"IL Y EN A TOUJOURS UN QUI AIME—ET L'AUTRE QUI TEND LA JOUE."
He. "Ah! you'd think a Precious lot more of me, Matilda, if I was only Six Feet high!"
She. "Yes, Dearest! But then you wouldn't think such a Precious Lot of Me!"
An Orleans Plum.—Prince Henri d'Orléans (says the Times) has just been rebuking the British people for the Chauvinism of their Oriental policy. Like the late M. Massie, whose shade he invokes, the young Prince seems to object to us, not because we commit any specific acts of hostility, but "because we look on in a most aggravating fashion." This is truly funny! One country may steal a—Tonkin, but another may not look over a boundary! Prince Henry presents a peculiarly close parallel to Keene's infuriated (and incoherent) Paterfamilias, who angrily commanded his silent son "not to look at him in that tone of voice!"

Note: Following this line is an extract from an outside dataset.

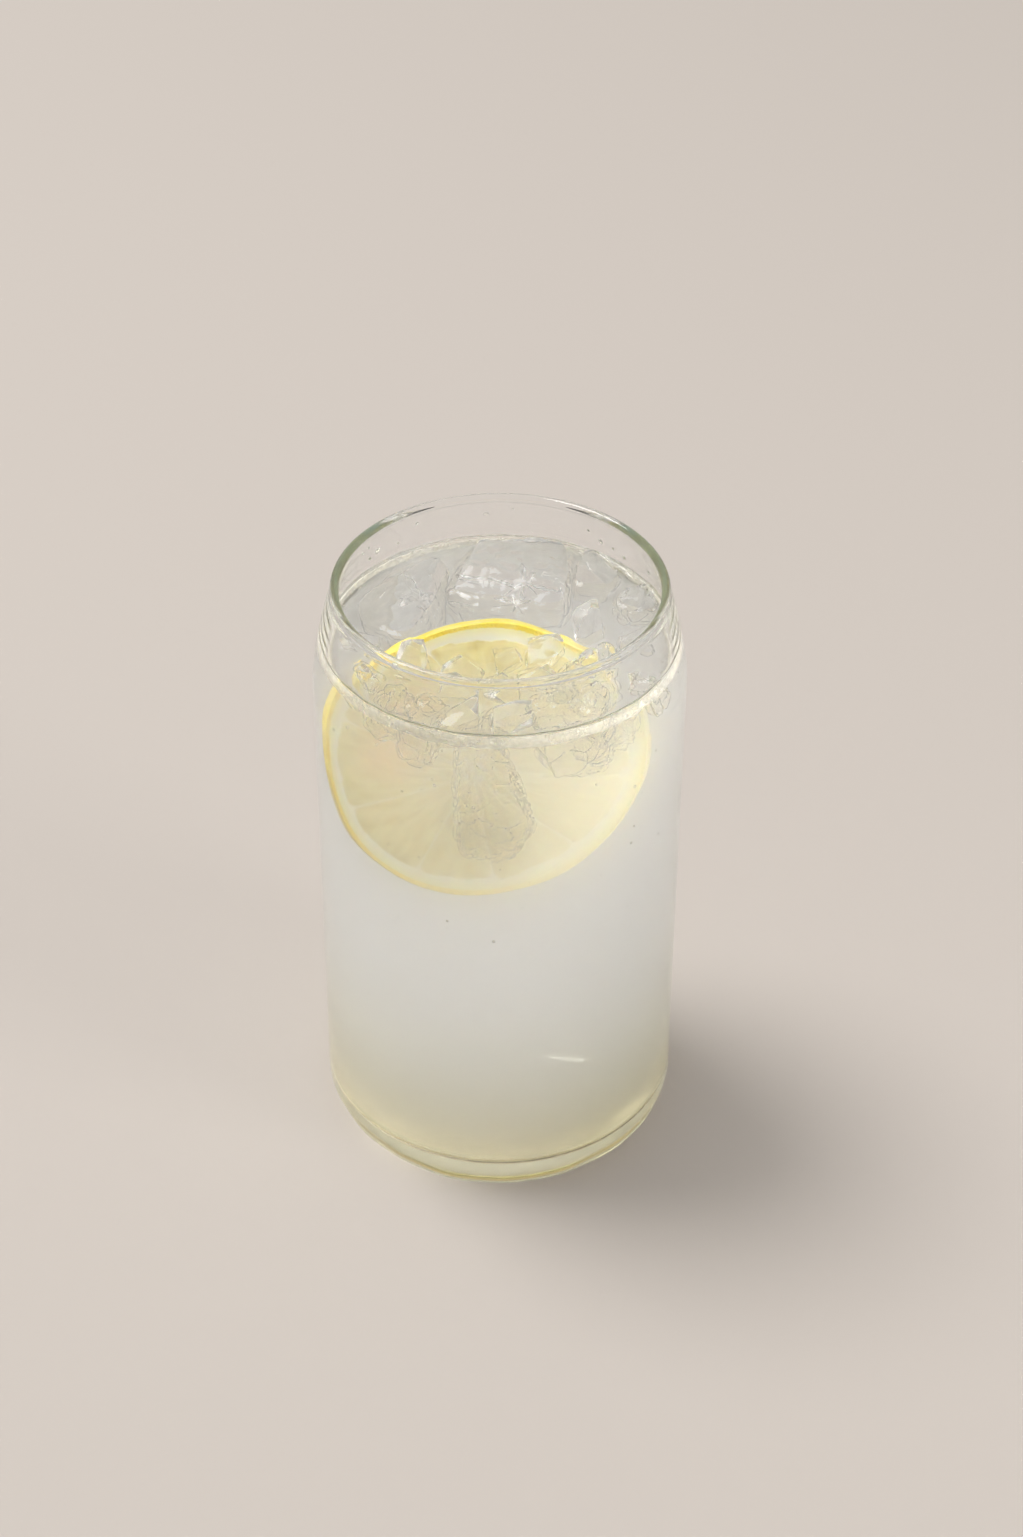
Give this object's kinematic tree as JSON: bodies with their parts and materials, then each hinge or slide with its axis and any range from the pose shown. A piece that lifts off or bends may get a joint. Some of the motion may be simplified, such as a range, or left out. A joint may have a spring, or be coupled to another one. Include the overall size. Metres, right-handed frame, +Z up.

Opera and Disestablishment.—La Damnation de Faust was produced most successfully at the Theatre at Monte Carlo. According to some stern moralists, who regard the Principality as a gambling-hell upon earth, this particular Opera was in a quite congenial atmosphere. Odd that in the two Principalities, Monte Carlo and Wales, the objects for Disestablishment should be so diametrically opposite. In Wales it is the particular Church, and at Monte Carlo it is the not-at-all-particular t'other word, unmentionable twice in the same paragraph to ears polite.
New Reading.—(By a Musical Lady Latinist.)—"Amor et melle et Kellie est fecundissimus."